Ireland’s heating market

Almost half of Ireland’s heating needs are in the residential sector, where oil is the dominant fuel. A domestic RHI scheme could support farmhouse heating projects, but this will not be available in the first phase.

Instead, the scheme will first target the industrial and commercial heat sectors.

Industry uses around 1.4m tonnes of oil equivalent (toe) of heat per year, of which 100ktoe come from renewables. Commercial and public services uses 750ktoe of heat energy annually. Gas is the dominant fuel in these sectors.

Agriculture and fisheries consume around 150ktoe of annual heat energy, which is exclusively oil-based. The poultry, pig and horticultural sectors should benefit from the planned RHI.

Shops, pubs and restaurants largely use electrical heating, and heat pumps are likely to offer them a better option than bioenergy. The RHI will include grants for heat pumps.

The main competition for biomass is gas. It is available in 24 of Ireland’s 32 counties and gas operators offer competitive sliding tariffs: the more you use, the less you pay per kilowatt hour (kWh).

Gas boilers are flexible and account for over 50% of new boiler sales. A biomass boiler costs four or five times more. For all these reasons, a high level of payment at the start of an RHI is needed to encourage conversion from gas to biomass.

Policy options for RHI

Ireland has already experimented with capital grants for biomass boilers, solar thermal and heat pumps. This all came to an end in 2008 and very little has happened since then.

The long, drawn-out process leading to the RHI started in May 2013. We had the draft bioenergy plan one year, followed by two public consultations in September 2015 and March 2017.

The main immediate driver for an RHI is to meet our renewable heat targets for 2020, but we need to think beyond this.

The proposed RHI will be a pay-as-you-go type of payment per kWh of metered heat. It will target the use of 200ktoe of renewables. The preference appears to be a 15-year heat output contract indexed on inflation. The scheme is expected to be available to eligible technologies installed since 2014.

The RHI consultation expressed a clear preference for tiering: the more you burn, the less you get paid.

This would avoid the situation which emerged in Northern Ireland, where heat producers were enticed to waste heat and get paid double the cost of their input fuel all year round.

The Republic’s RHI will have a tiered approach, with higher payments in the first hours or kWh of generated heat in the year.

Tier 

Lower Limit (MWh/yr) 

Upper Limit (MWh/yr) 

Biomass Heating Systems 

Tariff (c/kWh) 

Anaerobic Digestion Heating Systems (c/kWh) 

300 

5.66 

2.95 

300 

1,000 

3.02 

2.95 

1,000 

2,400 

0.50 

0.50 

2,400 

10,000 

0.50 

0.00 

10,000 

50,000 

0.37 

0.00 

50,000 

N/A 

0.00 

0.00 

Budget controls and degression

RHI payments will come from taxpayers’ money and the Government will want to ensure that the scheme’s budget is sustainable. Some technologies linked to renewable energy are likely to become cheaper as the years progress.

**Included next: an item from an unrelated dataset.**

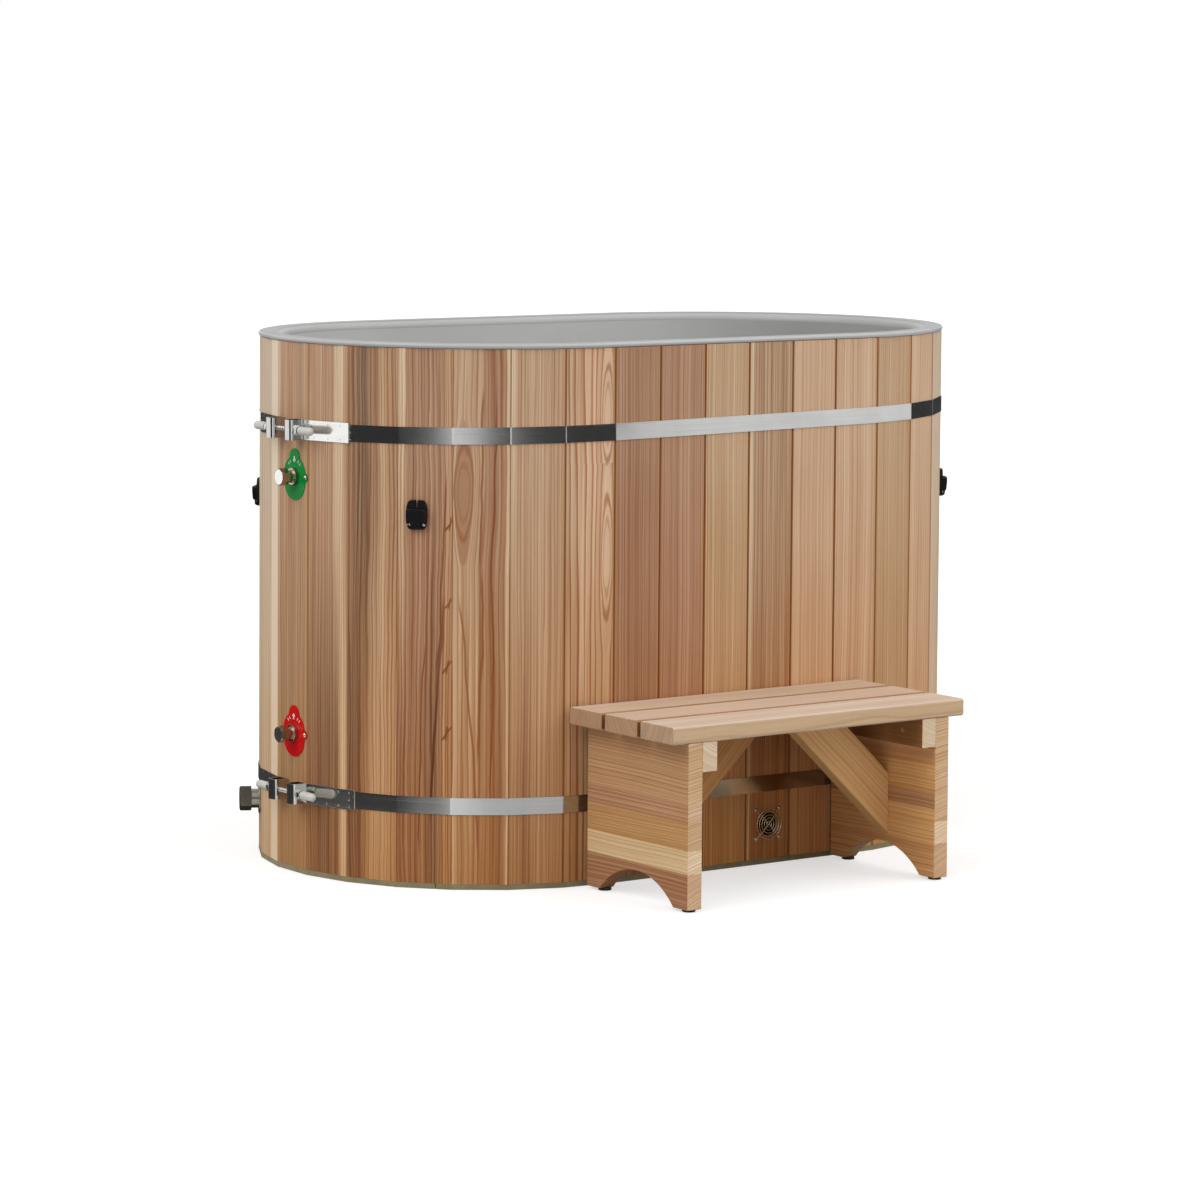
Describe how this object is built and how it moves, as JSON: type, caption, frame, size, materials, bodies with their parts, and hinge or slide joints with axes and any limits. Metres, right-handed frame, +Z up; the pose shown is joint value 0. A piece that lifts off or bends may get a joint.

Degression will most likely be introduced to protect the RHI and allow it to prosper. This means that when a technology reaches a specific level of deployment, incentives will decrease for new applicants.

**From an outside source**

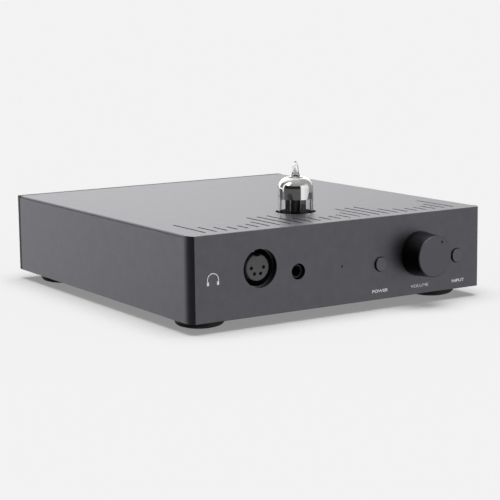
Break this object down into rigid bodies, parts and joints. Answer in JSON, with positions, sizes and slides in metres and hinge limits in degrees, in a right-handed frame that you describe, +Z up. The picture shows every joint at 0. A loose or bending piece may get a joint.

While all technologies were initially on the table, a cost-benefit analysis by the Sustainable Energy Authority of Ireland (SEAI) – who will ultimately run the scheme – showed that biomass boilers and heat pumps give the best bang for the Government’s buck in terms of greenhouse gas abatement and meeting our renewable targets.

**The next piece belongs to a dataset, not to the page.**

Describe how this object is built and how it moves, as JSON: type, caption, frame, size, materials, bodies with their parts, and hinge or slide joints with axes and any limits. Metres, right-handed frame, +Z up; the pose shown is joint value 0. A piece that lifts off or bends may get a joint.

This could well be at the expense of other technologies such as biomethane or solar thermal heating. To stay within budget and avoid excessive complexity, the scheme may introduce other technologies only in a phased way as was the case in England. There will also be rules around which heat uses are eligible for payments, sustainability criteria of the fuels, pollution levels and quality standards of the installations.

After many delays, the RHI should present a significant opportunity for business and eligible premises to generate additional income from the heat they need.

This will hopefully boost investor confidence, in turn lifting the biomass sector.

Example: how would it work?

A farmer is using a 900kW biomass boiler to provide the base load heat for more than 13,000sqm of broiler housing. Let’s assume that the boiler is in use for 4,000 hours per year.

  • Capital cost (boiler and infrastructure) about €580,000.
  • Annual wood chip requirement of about 800t.
  • At about €110/t, this equates to annual fuel cost of €88,000 (equivalent fuel cost for kerosene would be €180,000).
  • Tier 1 RHI payment: 333.33 hours = 300,000kWh @ 5.66c/kWh = €16,980.
  • Tier 2 RHI payment: 777.77 hours = 700,000kWh @ 3.02c/kWh = €21,140.
  • Tier 3 RHI payment: 1,555.55 hours = 1,400,000kWh @ 0.5c/kWh = €7,000.
  • Tier 4 RHI payment: 1333.35 hours = 1,200,015kWh @ 0.5c/kWh = €6,000.
  • Tier 5 RHI payment: 0 hours = 0kWh @ 0.37c/kWh = €0.
  • The total RHI payment is worth about €51,120 a year. Payback time is €580,000/€51,120 = 11.3 years.

    This payback will improve if you factor in the lower cost of biomass. In the above example, the annual cost of oil at 6c/kWh is €216,000 compared to biomass costing 3.5c/kWh = €126,000. This would also give a fuel cost saving of €90,000 per annum. This improves the simple payback on the investment to 4.1 years.

    Carbon savings: the emission factor for kerosene heating oil is 0.257 kgCO2/kWh, which represents 925t of CO2 saved annually in this example.